Fans in South Korea enthusiastically turned out to watch the game, which requires yoga-like breathing skills as two seven-player teams send a raider into their enemy’s half of the court to tag an opponent before returning to safety — in just one breath.

Attackers chant “kabaddi, kabaddi” to prove they are not inhaling, the top players capable of doing it for several minutes.

But India coach Balwan Singh, whose team rule the roost on the world stage, told AFP that kabaddi can be a perilous business.

The epic poem “Mahabharata” tells of a doomed raid on an enemy camp by the heir of the Pandava kings, while legend has it that Indian princes played the game as a courting ritual to show off their strength and win their brides.

Originating in rural India, the country has captured all six men’s Asian Games gold medals in kabaddi since it first appeared in 1990 — including double gold in Guangzhou four years ago when the ladies made their debut.

But other teams, including Pakistan and Bangladesh, are slowly catching up.

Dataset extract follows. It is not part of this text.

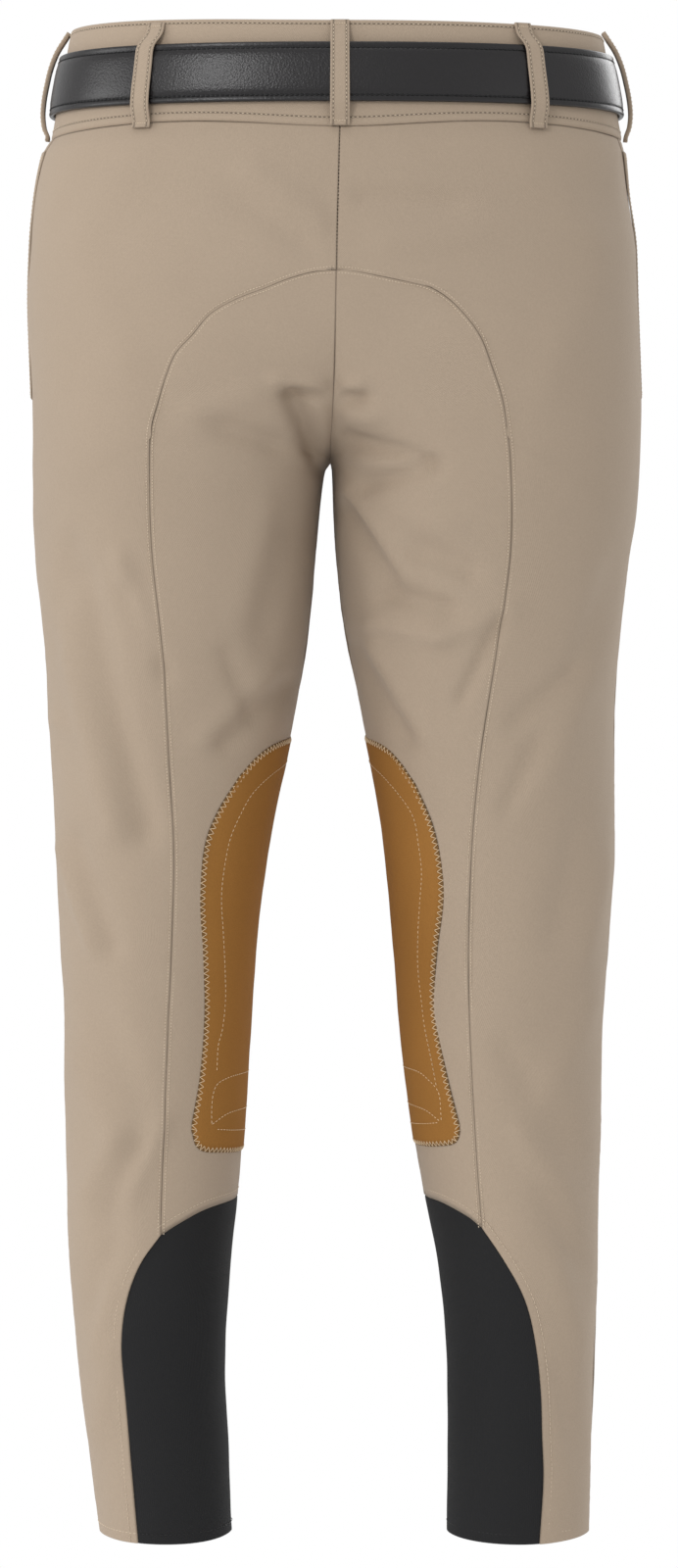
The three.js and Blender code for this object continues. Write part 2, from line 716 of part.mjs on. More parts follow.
function toManifold({ points, faces }) {
  const mesh = new wasm.Mesh({
    numProp: 3,
    vertProperties: new Float32Array(points.flatMap((p) => p.toArray())),
    triVerts: new Uint32Array(faces),
  });
  return new wasm.Manifold(mesh);
}

function fromManifold(body) {
  const mesh = body.getMesh();
  const points = [];
  for (let i = 0; i < mesh.vertProperties.length; i += mesh.numProp) {
    points.push(new THREE.Vector3(...mesh.vertProperties.slice(i, i + 3)));
  }
  return { points, faces: Array.from(mesh.triVerts) };
}

// A prism in belt space: an outline of along and height, from one distance out to another
function punch(outline, from, to) {
  const count = outline.length;
  const points = [from, to].flatMap((out) => outline.map(([along, height]) => new THREE.Vector3(along, height, out)));
  const faces = [];
  for (let k = 0; k < count; k += 1) {
    const next = (k + 1) % count;
    faces.push(k, next, count + next, k, count + next, count + k);
  }
  for (let k = 1; k < count - 1; k += 1) faces.push(0, k + 1, k, count, count + k, count + k + 1);
  return { points, faces };
}

function oval(along, height, halfLength, halfWidth, sides) {
  return Array.from({ length: sides }, (_, k) => {
    const turn = (2 * Math.PI * k) / sides;
    return [along + halfLength * Math.cos(turn), height + halfWidth * Math.sin(turn)];
  });
}

const smooth = (from, to, value) => {
  const f = Math.min(Math.max((value - from) / (to - from), 0), 1);
  return f * f * (3 - 2 * f);
};

// How far out the middle of the strap lies: under the toe bar, over the heel bar, on its first turn
function strapOut(along) {
  const first = BELT_LIFT + BELT / 2;
  const raised = first + KEEPER_RISE * (1 - smooth(60, 110, along));
  if (along < RING / 2) return raised;
  const over = HEEL_BAR.out + OVER_HEEL;
  const second = first + BELT + SEAM_GAP;
  const climb = first + (over - first) * smooth(RING + TOE_BAR.along + 2, RING + HEEL_BAR.along - 2, along);
  const settle = (over - second - KEEPER_RISE) * smooth(RING + HEEL_BAR.along, RING + 40, along)
    + KEEPER_RISE * smooth(RING + 60, RING + 110, along);
  return climb - settle;
}

function strap() {
  const from = HEEL_BAR.along + 7;
  const tip = RING + TIP_REACH;
  const tipBend = 12;
  const marks = [];
  for (let along = from; along < RING - 24; along += 10) marks.push(along);
  for (let along = RING - 20; along < RING + 48; along += 5) marks.push(along);
  for (let along = RING + 52; along < tip - 14; along += 11) marks.push(along);
  marks.push(tip - tipBend, tip - 7, tip - 3, tip);
  const rings = marks.map((along) => {
    const out = strapOut(along);
    const nearTip = Math.max(0, (along - (tip - tipBend)) / tipBend);
    const half = (BELT_WIDTH / 2) * Math.sqrt(1 - 0.86 * nearTip ** 2);
    return [[-half, -1], [half, -1], [half, 1], [-half, 1]].map(([height, face]) => (
      new THREE.Vector3(along, BELT_MIDDLE + height, out + (face * BELT) / 2)));
  });
  const points = rings.flat();
  const faces = [];
  for (let i = 0; i < rings.length - 1; i += 1) {
    for (let k = 0; k < 4; k += 1) {
      const a = 4 * i + k;
      const b = 4 * i + ((k + 1) % 4);
      faces.push(a, b, b + 4, a, b + 4, a + 4);
    }
  }
  const end = 4 * (rings.length - 1);
  faces.push(0, 2, 1, 0, 3, 2, end, end + 1, end + 2, end, end + 2, end + 3);

  // The strap's first end is folded round the heel bar
  const foldThick = 1.6;
  const wrap = HEEL_BAR.radius + SEAM_GAP + foldThick;
  const headOutline = [];
  for (let k = 0; k <= 10; k += 1) {
    const turn = Math.PI / 2 + (Math.PI * k) / 10;
    headOutline.push([HEEL_BAR.along + wrap * Math.cos(turn), HEEL_BAR.out + wrap * Math.sin(turn)]);
  }
  const join = from + 3;
  headOutline.push([join, strapOut(join) - BELT / 2], [join, strapOut(join) + BELT / 2]);
  const headShape = new THREE.Shape(headOutline.map(([along, out]) => new THREE.Vector2(along, out)));
  const bore = oval(HEEL_BAR.along, HEEL_BAR.out, HEEL_BAR.radius + 0.4, HEEL_BAR.radius + 0.4, 12);
  headShape.holes = [new THREE.Path(bore.map(([along, out]) => new THREE.Vector2(along, out)))];
  const head = merged(new THREE.ExtrudeGeometry(headShape, { depth: BELT_WIDTH, bevelEnabled: false, steps: 1 }));
  const headPoints = head.points.map((p) => new THREE.Vector3(p.x, BELT_TOP - p.z, p.y));

  let body = toManifold({ points, faces }).add(toManifold({ points: headPoints, faces: head.faces }));
  const slotLength = 11;
  const slotWidth = 4;
  const slot = punch(oval(HEEL_BAR.along - 1, BELT_MIDDLE, slotLength / 2, slotWidth / 2, 10), -1, 8);
  body = body.subtract(toManifold(slot));
  const usedHole = HEEL_BAR.along - 7;
  for (let n = -2; n <= 2; n += 1) {
    const along = RING + usedHole + n * HOLE_SPACING;
    const used = n === 0;
    const pulled = 7;
    const outline = oval(used ? along - 0.5 : along, BELT_MIDDLE, used ? pulled : HOLE_RADIUS, HOLE_RADIUS, 10);
    const out = strapOut(along);
    body = body.subtract(toManifold(punch(outline, out - 4.5, out + 4.5)));
  }
  return beltSolid(fromManifold(body));
}

function buckleFrame() {
  const clear = 0.6;
  const side = TOE_BAR.radius;
  const high = BELT_TOP + clear + side;
  const low = BELT_BOTTOM - clear - side;
  const corner = 3;
  const path = [];
  const radii = [];
  const corners = [
    { along: HEEL_BAR.along - corner, height: high - corner, start: 90 },
    { along: TOE_BAR.along + corner, height: high - corner, start: 180 },
    { along: TOE_BAR.along + corner, height: low + corner, start: 270 },
    { along: HEEL_BAR.along - corner, height: low + corner, start: 360 },
  ];
  for (const { along, height, start } of corners) {
    for (let k = 3; k >= 0; k -= 1) {
      const turn = ((start - 30 * k) * Math.PI) / 180;
      const x = along + corner * Math.cos(turn);
      const share = (HEEL_BAR.along - x) / (HEEL_BAR.along - TOE_BAR.along);
      path.push(new THREE.Vector3(x, height + corner * Math.sin(turn),
        HEEL_BAR.out + (TOE_BAR.out - HEEL_BAR.out) * smooth(0.1, 0.9, share)));
      radii.push(HEEL_BAR.radius + (side - HEEL_BAR.radius) * smooth(0, 0.3, share));
    }
  }
  return beltSolid(loopedBar(path, radii, 8));
}

function buckleProng() {
  const root = HEEL_BAR.radius + 0.35 + PRONG_ROOT;
  const path = [];
  for (const turn of PRONG_TURNS) {
    const angle = (turn * Math.PI) / 180;
    path.push(new THREE.Vector3(HEEL_BAR.along + root * Math.cos(angle), BELT_MIDDLE,
      HEEL_BAR.out + root * Math.sin(angle)));
  }
  const rest = TOE_BAR.out + TOE_BAR.radius + SEAM_GAP + PRONG_SHANK;
  const shank = table('along out radius', [
    [12.8, 7.2, PRONG_ROOT],
    [9.6, 8.7, PRONG_ROOT],
    [5.8, 10.9, 1.15],
    [0.5, 11.6, PRONG_SHANK],
    [-8, rest + 0.8, PRONG_SHANK],
    [TOE_BAR.along, rest, PRONG_SHANK],
    [TOE_BAR.along - 3, rest - 0.2, 1.1],
  ]);
  for (const row of shank) path.push(new THREE.Vector3(row.along, BELT_MIDDLE, row.out));
  const radii = path.map((_, i) => shank[i - PRONG_TURNS.length]?.radius ?? PRONG_ROOT);
  return beltSolid(prongTube(path, radii));
}

// The prong's path turns in the plane of along and out, so its rings stay square to that plane
function prongTube(path, radii) {
  const sides = 7;
  const up = new THREE.Vector3(0, 1, 0);
  const points = path.flatMap((point, i) => {
    const along = path[Math.min(i + 1, path.length - 1)].clone().sub(path[Math.max(i - 1, 0)]).normalize();
    const across = along.clone().cross(up).normalize();
    return Array.from({ length: sides }, (_, k) => {
      const turn = (2 * Math.PI * k) / sides;
      return point.clone().addScaledVector(up, radii[i] * Math.cos(turn))
        .addScaledVector(across, radii[i] * Math.sin(turn));
    });
  });
  const faces = [];
  for (let i = 0; i < path.length - 1; i += 1) {
    for (let k = 0; k < sides; k += 1) {
      const next = (k + 1) % sides;
      const [a, b] = [i * sides + k, i * sides + next];
      faces.push(a, b, b + sides, a, b + sides, a + sides);
    }
  }
  const end = (path.length - 1) * sides;
  for (let k = 1; k < sides - 1; k += 1) faces.push(0, k + 1, k, end, end + k, end + k + 1);
  return { points, faces };
}

function keeper() {
  const along = HEEL_BAR.along + 26;
  const width = 10;
  const leather = 1.2;
  const clear = 0.4;
  const outer = strapOut(RING + along - width / 2) + BELT / 2 + 2 * SEAM_GAP;
  const ring = (grow) => [
    [BELT_BOTTOM - clear - grow, BELT_LIFT + leather - grow],
    [BELT_TOP + clear + grow, BELT_LIFT + leather - grow],
    [BELT_TOP + clear + grow, outer + grow],
    [BELT_BOTTOM - clear - grow, outer + grow],
  ];
  return alongBelt(ring(leather), [ring(0)], along - width / 2, width);
}

// A belt loop: sewn at the top of the band, standing over the belt, folded in under the waist seam
function beltLoop(along, stand) {
  const outerLine = table('height out', [
    [29.5, 1.9],
    [25.5, 2.6],
    [21.5, 4 + 0.5 * stand],
    [18.2, 5.8 + stand],
    [13, 6.6 + stand],
    [2, 7 + stand],
    [-12, 7.6 + stand],
    [-20, 7.2 + stand],
    [-24.5, 5.4 + 0.6 * stand],
    [-29, 3],
    [-33.5, 2.1],
  ]);
  const innerLine = outerLine.map((row, i) => {
    const before = outerLine[Math.max(i - 1, 0)];
    const after = outerLine[Math.min(i + 1, outerLine.length - 1)];
    const run = Math.hypot(after.height - before.height, after.out - before.out);
    return [
      row.height - ((after.out - before.out) / run) * LOOP_CLOTH,
      row.out - (Math.abs(after.height - before.height) / run) * LOOP_CLOTH,
    ];
  });
  const outline = [...outerLine.map((row) => [row.height, row.out]), ...innerLine.reverse()];
  return alongBelt(outline, [], along - LOOP_WIDTH / 2, LOOP_WIDTH);
}

const LOOPS = table('name along stand', [
  ['loop_back_center', CENTRE_BACK, 0],
  ['loop_back_left', CENTRE_BACK - 118, 0],
  ['loop_back_right', CENTRE_BACK + 118, 0],
  ['loop_side_left', RING / 4 + 1, 0.4],
  ['loop_side_right', (3 * RING) / 4 - 1, 0.4],
  ['loop_front_left', 96, 4.4],
  ['loop_front_right', RING - 96, 0],
]);

const garment = new THREE.Group();

function add(name, geometry, finish) {
  const mesh = new THREE.Mesh(geometry, new THREE.MeshStandardMaterial({ ...COLOURS[finish], name: finish }));
  mesh.name = name;
  garment.add(mesh);
}

for (const side of Object.keys(SIDES)) {
  add(`waistband_${side}`, wall(side, waistband(side), BAND_LIFT, BAND), 'cloth');
  const panels = seatedPanels(side);
  add(`front_${side}`, wall(side, panels.front, 0, CLOTH), 'cloth');
  add(`back_${side}`, wall(side, panels.back, 0, CLOTH), 'cloth');
  add(`seat_${side}`, wall(side, panels.seat, 0, CLOTH), 'cloth');
  add(`calf_${side}`, wall(side, panels.calf, 0, CLOTH), 'knit');
  add(`knee_patch_${side}`, wall(side, kneePatch(side), PATCH_LIFT + SUEDE, SUEDE), 'suede');
  add(`pocket_mouth_${side}`, pocketMouth(side), 'cloth');
}
add('fly_lap', flyLap(), 'cloth');
for (const { name, along, stand } of LOOPS) add(name, beltLoop(along, stand), 'cloth');
add('belt_strap', strap(), 'leather');
add('belt_keeper', keeper(), 'leather');
add('buckle_frame', buckleFrame(), 'metal');
add('buckle_prong', buckleProng(), 'metal');

export default garment;
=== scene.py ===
"""Riding breeches worn on their own belt, seen from behind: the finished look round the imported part."""
import math
import bpy
import numpy as np
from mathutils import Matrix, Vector


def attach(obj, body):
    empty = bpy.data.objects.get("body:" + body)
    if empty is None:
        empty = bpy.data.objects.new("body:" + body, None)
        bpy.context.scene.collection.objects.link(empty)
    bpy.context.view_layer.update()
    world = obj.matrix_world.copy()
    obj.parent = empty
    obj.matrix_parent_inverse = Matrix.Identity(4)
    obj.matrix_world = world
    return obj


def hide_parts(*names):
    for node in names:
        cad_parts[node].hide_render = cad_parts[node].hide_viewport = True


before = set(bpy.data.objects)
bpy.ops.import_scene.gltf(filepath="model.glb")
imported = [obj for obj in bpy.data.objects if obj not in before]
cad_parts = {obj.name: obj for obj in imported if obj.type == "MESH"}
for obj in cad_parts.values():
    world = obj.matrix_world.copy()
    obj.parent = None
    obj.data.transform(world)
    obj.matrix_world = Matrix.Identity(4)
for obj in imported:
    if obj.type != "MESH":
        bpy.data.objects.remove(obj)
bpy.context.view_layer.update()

MM = 0.001
SIGN = {"left": 1.0, "right": -1.0}

# Sizes in millimetres, as in the part's source, but the trim lies a little closer to the cloth
CLOTH, SUEDE, BAND, TRIM, TRIM_LIFT = 1.3, 1.1, 2.6, 0.8, 0.3
BAND_LIFT = 1.0
FORK_Z, FORK_HEIGHT, FORK_SOFT = -230.0, 150.0, 0.06
ARCH_TOP_Z, HEM_Z, CALF_TOP_Z, WAIST_TOP = -120.0, -882.0, -677.0, 31.0
BELT, BELT_LIFT, BELT_BOTTOM, BELT_TOP = 3.4, 0.8, -19.0, 17.0
BELT_MIDDLE, BELT_WIDTH = (BELT_BOTTOM + BELT_TOP) / 2, BELT_TOP - BELT_BOTTOM
HEEL_ALONG, HEEL_OUT, HEEL_RADIUS = 16.0, 4.0, 1.5
TOE_ALONG, TOE_OUT, TOE_RADIUS = -18.0, 6.6, 1.8
TIP_REACH, HOLE_SPACING, HOLE_RADIUS = 135.0, 25.0, 2.2
LOOP_WIDTH, LOOP_CLOTH, BOWED_LOOP_CLOTH = 11.5, 1.5, 2.6
KNIT_CLOTH, KNIT_SUNK = 1.1, 0.45
PATCH_LIFT, SEWN_DOWN = 0.25, 0.12

# How far rows of stitches are from the middle of their strip
BELT_ROW, LOOP_ROW, KEEPER_ROW = 14.3, 3.9, 3.3


# Forms that follow the height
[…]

Kabaddi, which was demonstrated at the 1936 Berlin Olympics, is also used by British army troops as a technique to keep fit.

– Kabaddi invasion –

While a Western kabaddi invasion is unlikely anytime soon, a recent professional league attracted 435 million television viewers in India.

More than 80 million were glued to their screens for August’s championship game, more than the figures for the World Cup or Wimbledon finals.

As their raiders entered enemy territory during a 30-15 mugging of Bangladesh, bobbing from side to side like a boxer looking for the right moment to strike, his team-mates stood around sharing a joke.

It is not for the faint-hearted, however. When they catch a raider, they pounce, cobra-like, and gleefully pile on him as if in a school playground.

Kabaddi, also known as “kodikodi” in Pakistan, “hadudu” in Bangladesh and “baibalaa” in Maldives, has already reached the East Asia with Japan and home nation South Korea entering teams in the Asian Games.